Because the major Democratic gubernatorial candidates, including Gov. Parris N. Glendening, have endorsed the tax increase and the major Republican candidates oppose it, the tobacco tax could offer voters a clear choice in a race where no dominant issue has yet emerged, the pollsters said.
Asked whether they support a $1.50-a-pack tax increase, phased in over three years, "to reduce teen smoking," those polled said yes by a margin of 61 percent to 37 percent.
More striking was the finding that support for the tax was bipartisan: Democrats favored the tax 61 percent to 38 percent, while Republicans backed it by only a slightly smaller margin, 58 percent to 39 percent.
"It is abundantly clear that, for Republicans to be competitive, candidates have to be responsive to the very broad concern expressed in this poll about teen smoking," said Wagner, who conducted much of the research behind the GOP's "Contract with America."
Maryland's cigarette tax was last increased in 1992 from 16 cents a pack to 36 cents a pack, where it stands now.
In addition to Glendening, two of his Democratic challengers, Harford County Executive Eileen M. Rehrmann and Montgomery County insurance broker Raymond F. Schoenke Jr., have
endorsed the $1.50 tax increase proposal.
Rehrmann has reserved judgment on the rest of the Maryland Children's Initiative proposal, which directs how the money raised by the tax should be spent, DeMarco said.
The initiative wants the new tax to be used for a campaign against smoking, drinking and drug use, to reduce class size in public schools and to pay for after-school programs and other measures for children.
The Maryland State Teachers Association is a major sponsor of the initiative.
The two Republican candidates, Ellen R. Sauerbrey and Howard County Executive Charles I. Ecker, oppose the tax, as does one Democratic candidate, physician Terry McGuire of Prince George's County.
Sauerbrey, who is considered the leading Republican candidate, said yesterday she considers teen smoking a serious problem but does not think a tax increase is the solution.
"I've always believed taxes should be used to raise needed revenue, not to control people's behavior," Sauerbrey said. "I think when you start down this road, today it's tobacco, tomorrow it's McDonald's hamburgers, which somebody may say are unhealthy."
In addition, she said, "sales taxes are very regressive. They weigh most heavily on the poor."
As alternative measures to combat teen smoking, Sauerbrey said she would support punishing retailers who sell cigarettes to underage purchasers and might support restrictions on the placement of cigarette vending machines.
Sauerbrey did call the poll's showing of Republican support for a cigarette tax increase "somewhat surprising. Generally speaking, Republicans are not in favor of increasing taxes."

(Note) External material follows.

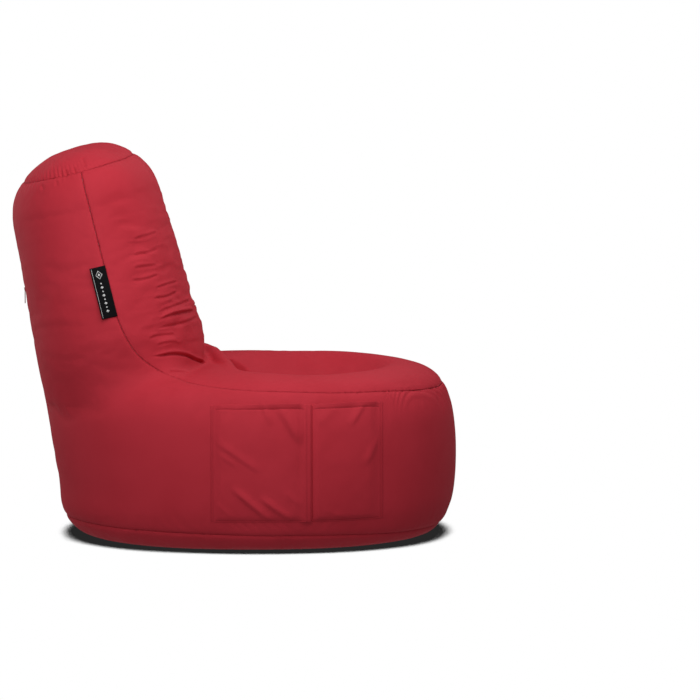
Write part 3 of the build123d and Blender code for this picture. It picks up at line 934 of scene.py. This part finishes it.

Most public health experts say that increasing the price of cigarettes is the surest way to reduce smoking, and that teen-agers are particularly sensitive to price increases. The comprehensive tobacco legislation pending before Congress would result in a price increase of at least $1.10 and possibly more than $2 a pack.
A study by University of Maryland economist William Evans predicted that a $1.10-a-pack price increase over five years would reduce teen smoking by 27 percent.
But the leading bill in Congress, sponsored by U.S. Sen. John McCain, an Arizona Republican, faltered in the face of a national advertising campaign by the tobacco industry, which said the higher taxes would be a burden on smokers of modest income and could lead to cigarette smuggling to fuel a black market.
Now most observers consider the likelihood of tobacco legislation passing Congress this year to be slender to nonexistent. The tobacco battle has therefore shifted back to the states, where anti-smoking forces are pushing for higher state -- taxes.